The primary aim of this scheme is to provide poor people access to bank accounts.

  • The scheme covers both urban and rural areas of India. All bank accounts will be linked to a debit card which would be issued under the Ru-Pay scheme. Rupay is India’s own unique domestic card network owned by National Payments Corporation of India and has been created as an alternative to Visa and Mastercard.
  • Under this scheme, every individual who opens a bank account becomes eligible to receive an accident insurance cover of up-to Rs 1 Lakh for his entire family.
  • Life Insurance coverage is also available under PMJDY. Only one person in the family will be covered and in case of the person having multiple cards/accounts, the benefit will be allowed only under one card i.e. one person per family will get a single cover of Rs 30,000.
  • The scheme also provides incentives to business and banking correspondents who serve as link for the last mile between savings account holders and the bank by fixing a minimum monthly remuneration of Rs 5000.

Criticisms:

So far, more than 22 crore bank accounts have been opened under the scheme, utilizing a network of more than one lakh business correspondents (BCs). However, it is widely believed that many accounts were opened in response to political pressure on banks to achieve programme targets. Others may have been opened to avail of the insurance benefits that the accounts enabled or under the expectation that government transfers would require a savings account. As a consequence, duplicate accounts with zero balances represent a high percentage of the total accounts.

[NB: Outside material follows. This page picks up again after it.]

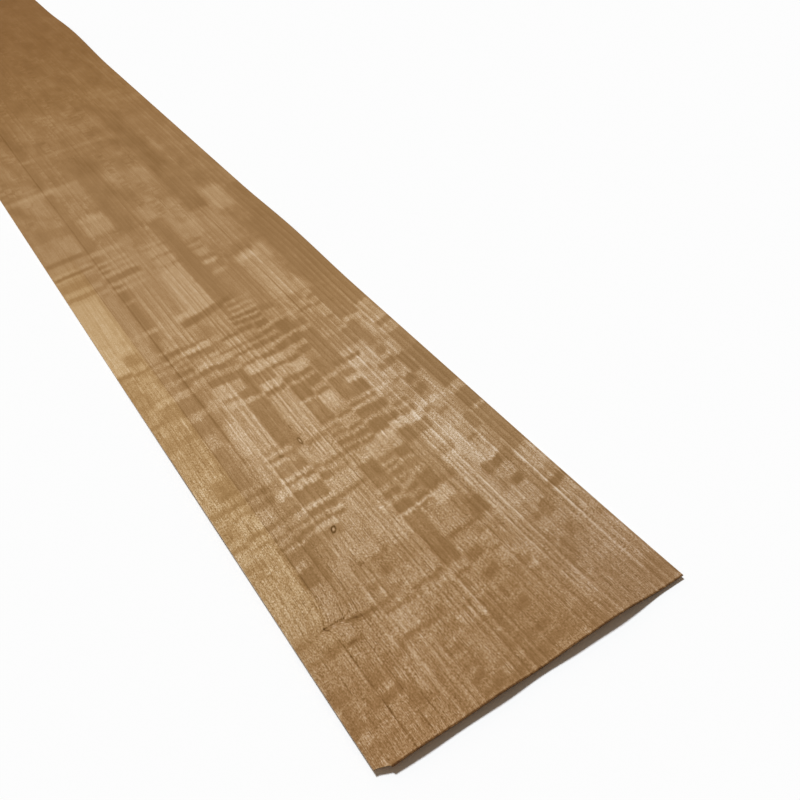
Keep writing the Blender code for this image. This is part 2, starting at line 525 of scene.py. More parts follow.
# (left, right) across, lean, [(start, end, tone), ...]
NEAR_BARS = [
    ((-3, 14), 0.12, [
        (12, 15, DIM), (27, 30, DIM), (34, 41, DULL), (47, 56, DIM), (77, 81, DIM),
        (92, 97, DIM), (101, 152, PALE), (164, 168, DULL), (171, 184, PALE), (185, 190, DIM),
        (196, 213, DULL), (221, 225, DIM), (228, 250, PALE), (302, 325, DULL), (338, 343, DIM),
        (363, 372, DULL), (383, 388, DULL), (403, 407, DULL), (413, 418, DIM),
        (421, 465, BRIGHT)]),
    ((14, 28), 0.2, [
        (12, 15, DIM), (16, 23, PALE), (24, 26, DIM), (31, 38, DIM), (43, 50, DULL),
        (77, 80, DARK), (82, 84, DIM), (86, 95, PALE), (128, 150, PALE), (181, 183, DIM),
        (190, 194, DARK), (196, 212, PALE), (213, 216, DIM), (223, 227, DARK),
        (235, 241, DARK), (241, 257, DIM), (309, 317, DULL), (330, 338, PALE),
        (341, 360, DULL), (362, 369, BRIGHT), (374, 405, PALE), (412, 417, DIM),
        (429, 443, DULL), (445, 465, PALE)]),
    ((28, 42), 0.15, [
        (21, 25, DULL), (32, 39, DARK), (45, 55, DIM), (78, 82, DARK), (102, 117, PALE),
        (131, 147, DARK), (154, 158, DIM), (161, 165, DIM), (170, 173, DARK), (180, 182, DIM),
        (191, 196, DARK), (197, 212, PALE), (213, 219, DIM), (226, 230, DARK),
        (237, 290, DIM), (307, 328, DIM), (329, 339, PALE), (340, 361, DIM),
        (362, 370, BRIGHT), (371, 380, DULL), (381, 388, PALE), (389, 400, DULL),
        (406, 410, DULL), (417, 420, DIM), (448, 465, PALE)]),
    ((42, 50), 0.15, [
        (18, 27, DIM), (30, 32, DIM), (50, 58, DULL), (59, 62, DARK), (91, 96, DARK),
        (98, 100, BRIGHT), (106, 128, DULL), (131, 167, DARK), (168, 171, PALE),
        (171, 178, DARK), (183, 186, DARK), (193, 198, DARK), (214, 222, DARK),
        (226, 233, DARK), (263, 270, DIM), (290, 312, DIM), (313, 334, DARK),
        (341, 363, DARK), (372, 383, DARK), (384, 388, PALE), (389, 398, DARK),
        (408, 411, DARK), (412, 416, PALE), (418, 428, DARK), (432, 465, DIM)]),
    ((50, 62), 0.15, [
        (31, 38, PALE), (54, 59, DULL), (91, 96, DARK), (143, 161, DULL), (162, 170, DIM),
        (175, 180, DARK), (184, 187, DIM), (188, 195, PALE), (197, 202, DARK),
        (203, 212, DULL), (213, 221, BRIGHT), (229, 232, DULL), (234, 268, PALE),
        (270, 312, BRIGHT), (319, 334, DULL), (347, 366, DULL), (379, 384, DIM),
        (391, 397, DARK), (402, 405, DIM), (411, 414, DIM), (421, 428, DARK),
        (430, 436, PALE), (452, 465, DIM)]),
    ((62, 79.5), 0.1, [
        (35, 38, DULL), (47, 49, DULL), (50, 58, PALE), (62, 66, DARK), (67, 84, BRIGHT),
        (85, 88, DARK), (93, 97, DIM), (118, 130, DULL), (136, 160, PALE), (163, 171, DIM),
        (173, 178, BRIGHT), (179, 182, DARK), (187, 193, DARK), (194, 198, BRIGHT),
        (199, 215, DARK), (216, 223, BRIGHT), (224, 227, DIM), (228, 232, BRIGHT),
        (233, 247, DULL), (248, 252, BRIGHT), (253, 257, DIM), (258, 262, BRIGHT),
        (270, 325, PALE), (327, 335, BRIGHT), (336, 341, DULL), (342, 360, BRIGHT),
        (361, 371, DARK), (381, 388, DARK), (389, 397, BRIGHT), (405, 410, DULL),
        (411, 416, DARK), (417, 423, BRIGHT), (424, 430, DIM), (451, 458, PALE)]),
    ((79.5, 90), 0.1, [
        (0, 6, DARK), (11, 16, DARK), (22, 32, DIM), (37, 42, DIM), (62, 66, DARK),
        (75, 85, PALE), (86, 89, DARK), (90, 95, PALE), (113, 121, DIM), (126, 131, DIM),
        (133, 177, PALE), (178, 181, DARK), (182, 186, BRIGHT), (187, 194, DARK),
        (195, 199, BRIGHT), (200, 216, DARK), (217, 223, BRIGHT), (224, 228, DARK),
        (229, 233, BRIGHT), (234, 246, DIM), (253, 257, DIM), (264, 312, DARK),
        (313, 326, DIM), (327, 333, BRIGHT), (334, 344, DARK), (345, 360, PALE),
        (361, 371, DARK), (380, 388, DARK), (389, 398, BRIGHT), (402, 406, BRIGHT),
        (407, 417, DIM), (418, 427, BRIGHT), (428, 431, DIM), (453, 460, PALE)]),
    ((90, 98.5), 0.15, [
        (0, 11, DARK), (17, 28, DIM), (38, 44, DIM), (49, 58, DIM), (63, 72, DIM),
        (91, 95, DARK), (131, 134, DIM), (136, 190, PALE), (192, 195, DARK),
        (197, 213, PALE), (214, 222, DARK), (228, 231, DARK), (233, 255, PALE),
        (257, 327, DIM), (328, 332, PALE), (333, 372, DARK), (373, 380, PALE),
        (381, 390, DIM), (391, 399, BRIGHT), (400, 402, DARK), (408, 420, DULL),
        (421, 428, PALE), (430, 465, DULL)]),
    ((98.5, 119), 0.17, [
        (0, 6, DARK), (14, 18, DIM), (33, 43, DULL), (44, 48, DIM), (60, 63, DIM),
        (73, 82, DULL), (92, 96, DARK), (97, 112, PALE), (115, 121, DULL), (133, 172, PALE),
        (194, 197, DARK), (199, 213, PALE), (217, 221, DIM), (228, 231, DARK),
        (233, 254, PALE), (255, 259, DIM), (262, 325, PALE), (326, 332, DARK),
        (333, 343, BRIGHT), (344, 359, DIM), (360, 373, BRIGHT), (374, 379, DIM),
        (390, 394, DARK), (401, 404, DIM), (406, 417, PALE), (419, 423, DARK)]),
    ((119, 135), 0.1, [
        (0, 9, DARK), (13, 24, DIM), (26, 34, DULL), (36, 50, DIM), (54, 63, DIM),
        (84, 87, DARK), (88, 94, PALE), (97, 117, DARK), (118, 150, DIM), (151, 153, BRIGHT),
        (154, 164, DARK), (171, 178, DARK), (184, 195, DIM), (196, 213, DARK),
        (230, 235, DARK), (239, 245, DARK), (251, 254, DARK), (259, 263, DIM),
        (269, 274, DARK), (275, 300, DIM), (301, 304, PALE), (305, 326, DARK),
        (331, 339, DARK), (340, 356, PALE), (357, 361, DARK), (362, 373, BRIGHT),
        (374, 380, DARK), (381, 389, PALE), (390, 398, DARK), (402, 406, DARK),
        (408, 413, DULL), (420, 428, DARK), (433, 439, DARK), (443, 447, DARK),
        (454, 458, DIM)]),
    ((135, 150), 0.2, [
        (6, 13, DARK), (18, 24, DARK), (25, 37, DULL), (38, 47, DARK), (52, 62, DIM),
        (70, 79, DARK), (85, 88, PALE), (89, 98, DARK), (114, 118, DARK), (119, 140, PALE),
        (151, 153, DARK), (154, 156, BRIGHT), (157, 162, DARK), (168, 173, DARK),
        (179, 183, DIM), (187, 193, DARK), (197, 200, DARK), (205, 210, DIM),
        (212, 229, PALE), (230, 235, DARK), (239, 246, DARK), (251, 255, DARK),
        (256, 260, PALE), (264, 269, PALE), (270, 274, DARK), (281, 303, BRIGHT),
        (304, 309, DARK), (316, 328, DARK), (329, 333, PALE), (334, 340, DARK),
        (341, 356, BRIGHT), (357, 363, DARK), (364, 375, PALE), (376, 386, DARK),
        (387, 392, PALE), (393, 400, DARK), (406, 412, DARK), (413, 418, PALE),
        (419, 428, DARK), (433, 439, DARK), (443, 449, DARK), (454, 459, DIM)]),
    ((150, 166), 0.15, [
        (5, 17, DIM), (22, 75, DULL), (116, 119, DARK), (146, 159, BRIGHT), (162, 180, DARK),
        (187, 196, DIM), (201, 213, DARK), (222, 228, PALE), (231, 235, BRIGHT),
        (236, 251, DARK), (252, 255, PALE), (256, 261, DIM), (262, 269, DARK),
        (270, 273, BRIGHT), (274, 279, DARK), (284, 316, DIM), (318, 322, PALE),
        (323, 347, DIM), (361, 370, DARK), (371, 378, PALE), (379, 391, DARK),
        (392, 396, PALE), (397, 417, DARK), (418, 423, PALE), (440, 465, DIM)]),
    ((166, 181), 0.12, [
        (0, 20, DIM), (22, 60, DULL), (120, 138, DARK), (162, 168, DIM), (171, 212, DULL),
        (214, 229, DARK), (232, 241, BRIGHT), (242, 250, DARK), (258, 269, DARK),
        (270, 275, PALE), (276, 280, DIM), (281, 284, PALE), (285, 302, DARK),
        (303, 309, BRIGHT), (311, 320, DIM), (328, 336, DARK), (337, 390, DIM),
        (392, 398, PALE), (399, 410, DIM), (419, 427, PALE), (447, 465, DULL)]),
    ((181, 198), 0.2, [
        (0, 20, DULL), (50, 62, DULL), (99, 176, PALE), (178, 186, BRIGHT), (196, 216, PALE),
        (217, 229, DIM), (231, 241, BRIGHT), (242, 249, DIM), (254, 260, DIM),
        (268, 272, DULL), (280, 285, BRIGHT), (290, 308, PALE), (316, 329, BRIGHT),
        (330, 335, DARK), (336, 345, PALE), (346, 372, DULL), (385, 395, DULL),
        (419, 424, DIM), (436, 458, DULL)]),
    ((198, 209), 0.3, [
        (0, 35, DULL), (56, 68, DIM), (80, 91, PALE), (92, 98, DIM), (111, 128, PALE),
        (129, 138, DULL), (149, 160, DIM), (162, 188, BRIGHT), (191, 212, BRIGHT),
        (214, 232, PALE), (234, 239, DIM), (240, 248, BRIGHT), (255, 266, DULL),
        (280, 284, DIM), (285, 300, PALE), (301, 308, DIM), (310, 346, PALE),
        (348, 372, DIM), (373, 378, PALE), (394, 399, DIM), (401, 418, PALE),
        (420, 424, DIM), (434, 440, DIM), (449, 465, DULL)]),
    ((209, 221), 0.3, [
        (0, 40, DULL), (67, 78, DIM), (92, 106, DIM), (115, 128, PALE), (129, 137, DARK),
        (152, 161, DARK), (162, 167, BRIGHT), (174, 178, PALE), (187, 191, DIM),
        (204, 212, PALE), (226, 231, DIM), (241, 249, BRIGHT), (257, 268, DARK),
        (273, 283, DARK), (284, 293, PALE), (304, 313, DARK), (314, 320, PALE),
        (321, 330, DIM), (337, 380, DIM), (381, 387, PALE), (388, 465, DIM)]),
    ((221, 231), 0.3, [
        (0, 25, DULL), (102, 148, DULL), (152, 165, DIM), (196, 214, DIM), (241, 257, PALE),
        (282, 312, DARK), (313, 335, PALE), (347, 374, PALE), (380, 388, PALE),
        (389, 465, DIM)]),
    ((231, 253), 0.3, [
        (0, 22, DIM), (112, 120, DARK), (132, 157, PALE), (161, 215, DIM), (220, 242, DARK),
        (253, 314, DARK), (315, 344, DIM), (345, 358, FAIR), (359, 366, DIM),
        (367, 374, PALE), (402, 465, DIM)]),
]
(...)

What can be done to improve the situation?

Business Correspondents (BCs) can play a proactive role here. The government should effectively utilize their services to achieve the programme objectives.

Who is a Business Correspondent (BC)?

They are bank representatives who help villagers to open bank accounts and also help in banking transactions.

Why are they important?

  • They lower the costs of serving the poor. They address many of the behavioural constraints believed to adversely affect savings.
  • BCs, who reside in the vicinity of their clients and are often from the same community, can more easily address constraints specific to regions.
  • Many of the poor who live in small villages at some distance from the larger villages and small towns in which bank branches are located can now access banking services with the help of BCs.

Way ahead:

Significant increases in financial savings are only likely to occur if the government also addresses some of the factors that cause households to borrow heavily from the informal sector.

  • Various surveys suggest that, even now, moneylenders represent the major source of loans for rural households, accounting for 35% of total loans, with family members accounting for 26% of loans and commercial banks for just 10%. And the primary reason for borrowing is ill-health: 38% of loans (48% of the loans from moneylenders) are for health-related expenses.
  • Though BCs have increased savings for poor households, this increase is not primarily held in savings accounts. There is also evidence that BCs better serve households who reside in the larger villages of the Gram Panchayats, and that coverage increases with village size.
  • The government should try and address these problems as early as possible.

Conclusion:

The architects of the PMJDY first need to acknowledge its current flaws, both in design and implementation. Second, policy makers need to determine what causes bankers to behave in the manner they do and incentivise them to act differently. Third, policy makers need to engage in building awareness and financial capability for low income households.